» **Required work**
Exactly the lines from the one that contains "nodes[node].hide_render = nodes[node].hide_viewport" to the one that contains "# soft light", both lines included, should be copied, and no others.
═════ Entries shown ═════
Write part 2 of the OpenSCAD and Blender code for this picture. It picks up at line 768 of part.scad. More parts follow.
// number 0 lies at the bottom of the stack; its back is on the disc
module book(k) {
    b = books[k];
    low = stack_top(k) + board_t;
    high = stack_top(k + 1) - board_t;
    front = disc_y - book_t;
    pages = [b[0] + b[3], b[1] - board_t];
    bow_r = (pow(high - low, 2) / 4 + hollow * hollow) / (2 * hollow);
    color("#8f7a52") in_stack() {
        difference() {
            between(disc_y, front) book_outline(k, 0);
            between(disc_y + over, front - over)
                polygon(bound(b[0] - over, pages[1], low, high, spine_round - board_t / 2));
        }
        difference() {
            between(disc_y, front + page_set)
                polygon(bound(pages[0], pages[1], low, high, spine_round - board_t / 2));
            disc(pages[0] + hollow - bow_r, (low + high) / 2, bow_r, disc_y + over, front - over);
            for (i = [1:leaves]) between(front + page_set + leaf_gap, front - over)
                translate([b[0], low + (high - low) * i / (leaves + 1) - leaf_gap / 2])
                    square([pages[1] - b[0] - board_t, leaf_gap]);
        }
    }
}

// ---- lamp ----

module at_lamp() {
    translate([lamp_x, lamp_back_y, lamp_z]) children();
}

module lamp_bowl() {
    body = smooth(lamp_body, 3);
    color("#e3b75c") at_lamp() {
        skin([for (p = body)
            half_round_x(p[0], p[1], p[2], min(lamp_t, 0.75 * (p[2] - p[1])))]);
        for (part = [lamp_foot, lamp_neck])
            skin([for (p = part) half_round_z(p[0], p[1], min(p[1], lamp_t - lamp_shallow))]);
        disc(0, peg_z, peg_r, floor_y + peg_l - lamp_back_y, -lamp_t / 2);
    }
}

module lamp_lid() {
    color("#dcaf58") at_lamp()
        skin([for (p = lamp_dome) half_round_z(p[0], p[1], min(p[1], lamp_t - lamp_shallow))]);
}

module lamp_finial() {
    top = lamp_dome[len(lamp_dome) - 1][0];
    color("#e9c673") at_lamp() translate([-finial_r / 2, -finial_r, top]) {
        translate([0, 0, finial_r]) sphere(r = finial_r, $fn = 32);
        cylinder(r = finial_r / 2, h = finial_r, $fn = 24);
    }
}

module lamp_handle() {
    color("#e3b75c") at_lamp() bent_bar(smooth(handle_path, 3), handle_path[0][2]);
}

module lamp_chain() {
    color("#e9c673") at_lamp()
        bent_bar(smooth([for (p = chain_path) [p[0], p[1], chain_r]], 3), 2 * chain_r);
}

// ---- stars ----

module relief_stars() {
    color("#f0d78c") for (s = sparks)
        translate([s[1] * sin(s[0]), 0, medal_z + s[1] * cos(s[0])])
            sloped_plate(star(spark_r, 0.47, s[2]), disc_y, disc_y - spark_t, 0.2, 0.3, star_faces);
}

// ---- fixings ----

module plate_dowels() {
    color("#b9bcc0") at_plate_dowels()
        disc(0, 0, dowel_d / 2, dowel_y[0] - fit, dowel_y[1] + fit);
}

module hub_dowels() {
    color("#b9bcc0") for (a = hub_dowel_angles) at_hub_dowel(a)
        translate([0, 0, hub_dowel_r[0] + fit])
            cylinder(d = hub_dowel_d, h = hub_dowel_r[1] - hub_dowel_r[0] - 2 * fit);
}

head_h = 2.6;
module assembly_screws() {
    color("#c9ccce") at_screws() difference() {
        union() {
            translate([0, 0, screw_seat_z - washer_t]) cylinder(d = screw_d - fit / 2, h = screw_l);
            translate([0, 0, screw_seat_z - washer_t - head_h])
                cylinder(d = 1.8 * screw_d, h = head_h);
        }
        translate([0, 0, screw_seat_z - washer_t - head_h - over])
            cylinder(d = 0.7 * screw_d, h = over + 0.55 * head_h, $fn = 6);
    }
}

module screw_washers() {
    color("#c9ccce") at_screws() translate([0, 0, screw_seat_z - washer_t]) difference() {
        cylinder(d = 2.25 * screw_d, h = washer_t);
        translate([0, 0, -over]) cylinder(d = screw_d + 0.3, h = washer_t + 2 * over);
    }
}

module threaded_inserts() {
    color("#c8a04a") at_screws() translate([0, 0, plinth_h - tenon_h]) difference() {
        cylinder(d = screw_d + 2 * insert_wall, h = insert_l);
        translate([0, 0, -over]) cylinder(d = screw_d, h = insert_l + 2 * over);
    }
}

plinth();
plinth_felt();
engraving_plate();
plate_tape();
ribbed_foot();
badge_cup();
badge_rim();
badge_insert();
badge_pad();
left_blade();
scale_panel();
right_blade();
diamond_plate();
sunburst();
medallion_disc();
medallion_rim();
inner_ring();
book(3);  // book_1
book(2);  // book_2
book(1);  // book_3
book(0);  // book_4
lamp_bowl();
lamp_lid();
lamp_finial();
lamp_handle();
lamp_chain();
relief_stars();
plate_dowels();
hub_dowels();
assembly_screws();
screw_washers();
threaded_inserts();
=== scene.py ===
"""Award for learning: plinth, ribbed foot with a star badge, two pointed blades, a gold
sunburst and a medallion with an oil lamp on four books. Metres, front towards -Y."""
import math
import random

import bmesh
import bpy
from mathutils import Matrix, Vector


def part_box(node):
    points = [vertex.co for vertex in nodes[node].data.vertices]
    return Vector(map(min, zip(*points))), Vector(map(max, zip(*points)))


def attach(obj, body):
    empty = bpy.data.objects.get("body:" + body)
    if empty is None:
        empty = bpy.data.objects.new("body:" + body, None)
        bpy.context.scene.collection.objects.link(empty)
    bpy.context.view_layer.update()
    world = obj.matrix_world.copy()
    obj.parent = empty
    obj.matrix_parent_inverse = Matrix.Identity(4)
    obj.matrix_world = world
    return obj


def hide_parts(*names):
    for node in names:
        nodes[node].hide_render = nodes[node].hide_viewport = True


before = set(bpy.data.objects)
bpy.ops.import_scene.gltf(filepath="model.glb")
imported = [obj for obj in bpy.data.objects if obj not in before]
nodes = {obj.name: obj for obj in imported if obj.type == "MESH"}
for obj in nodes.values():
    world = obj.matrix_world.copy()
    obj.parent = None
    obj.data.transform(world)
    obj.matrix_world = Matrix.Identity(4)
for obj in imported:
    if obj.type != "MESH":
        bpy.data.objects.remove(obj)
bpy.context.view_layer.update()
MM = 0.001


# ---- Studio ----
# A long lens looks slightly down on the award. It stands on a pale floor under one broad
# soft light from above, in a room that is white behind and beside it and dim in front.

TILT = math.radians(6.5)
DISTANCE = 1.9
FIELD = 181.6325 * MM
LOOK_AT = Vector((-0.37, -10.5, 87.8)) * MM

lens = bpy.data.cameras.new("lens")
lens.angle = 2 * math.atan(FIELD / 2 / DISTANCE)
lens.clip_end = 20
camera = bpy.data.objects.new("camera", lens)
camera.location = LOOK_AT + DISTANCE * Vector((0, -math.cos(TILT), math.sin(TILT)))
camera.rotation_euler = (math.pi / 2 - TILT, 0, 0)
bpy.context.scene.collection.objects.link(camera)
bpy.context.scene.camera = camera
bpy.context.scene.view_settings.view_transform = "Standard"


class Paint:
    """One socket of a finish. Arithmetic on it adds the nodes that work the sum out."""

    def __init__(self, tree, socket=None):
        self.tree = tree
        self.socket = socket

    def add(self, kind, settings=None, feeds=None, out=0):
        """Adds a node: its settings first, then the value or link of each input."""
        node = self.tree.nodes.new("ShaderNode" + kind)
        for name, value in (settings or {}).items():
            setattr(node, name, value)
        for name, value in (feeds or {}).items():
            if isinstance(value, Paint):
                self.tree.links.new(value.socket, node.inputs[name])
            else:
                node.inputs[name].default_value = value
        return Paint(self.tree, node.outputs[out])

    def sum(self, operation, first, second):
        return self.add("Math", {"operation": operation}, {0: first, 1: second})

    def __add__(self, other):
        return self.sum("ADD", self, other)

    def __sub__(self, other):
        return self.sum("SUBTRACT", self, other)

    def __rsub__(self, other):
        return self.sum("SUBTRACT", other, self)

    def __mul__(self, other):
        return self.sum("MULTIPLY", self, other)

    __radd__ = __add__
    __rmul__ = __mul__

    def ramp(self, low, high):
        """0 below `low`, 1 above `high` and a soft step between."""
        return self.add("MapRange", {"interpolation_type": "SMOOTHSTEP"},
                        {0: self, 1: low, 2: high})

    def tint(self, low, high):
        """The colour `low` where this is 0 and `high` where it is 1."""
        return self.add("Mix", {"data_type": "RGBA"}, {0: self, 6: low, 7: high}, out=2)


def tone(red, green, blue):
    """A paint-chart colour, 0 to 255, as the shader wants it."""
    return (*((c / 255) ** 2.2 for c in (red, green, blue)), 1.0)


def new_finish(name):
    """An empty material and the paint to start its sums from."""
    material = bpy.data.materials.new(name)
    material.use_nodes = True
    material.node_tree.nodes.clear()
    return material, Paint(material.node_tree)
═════
═════ Entries shown ═════
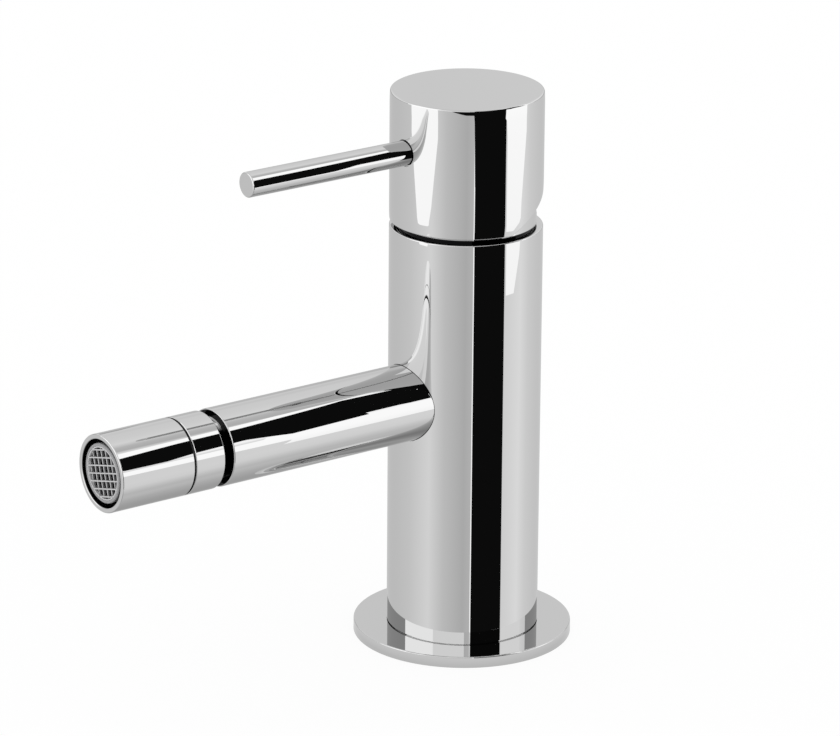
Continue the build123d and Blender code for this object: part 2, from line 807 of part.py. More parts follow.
═════
» **Response to this exercise**
        nodes[node].hide_render = nodes[node].hide_viewport = True


before = set(bpy.data.objects)
bpy.ops.import_scene.gltf(filepath="model.glb")
imported = [obj for obj in bpy.data.objects if obj not in before]
nodes = {obj.name: obj for obj in imported if obj.type == "MESH"}
for obj in nodes.values():
    world = obj.matrix_world.copy()
    obj.parent = None
    obj.data.transform(world)
    obj.matrix_world = Matrix.Identity(4)
for obj in imported:
    if obj.type != "MESH":
        bpy.data.objects.remove(obj)
bpy.context.view_layer.update()
MM = 0.001


# ---- Studio ----
# A long lens looks slightly down on the award. It stands on a pale floor under one broad
# soft light from above, in a room that is white behind and beside it and dim in front.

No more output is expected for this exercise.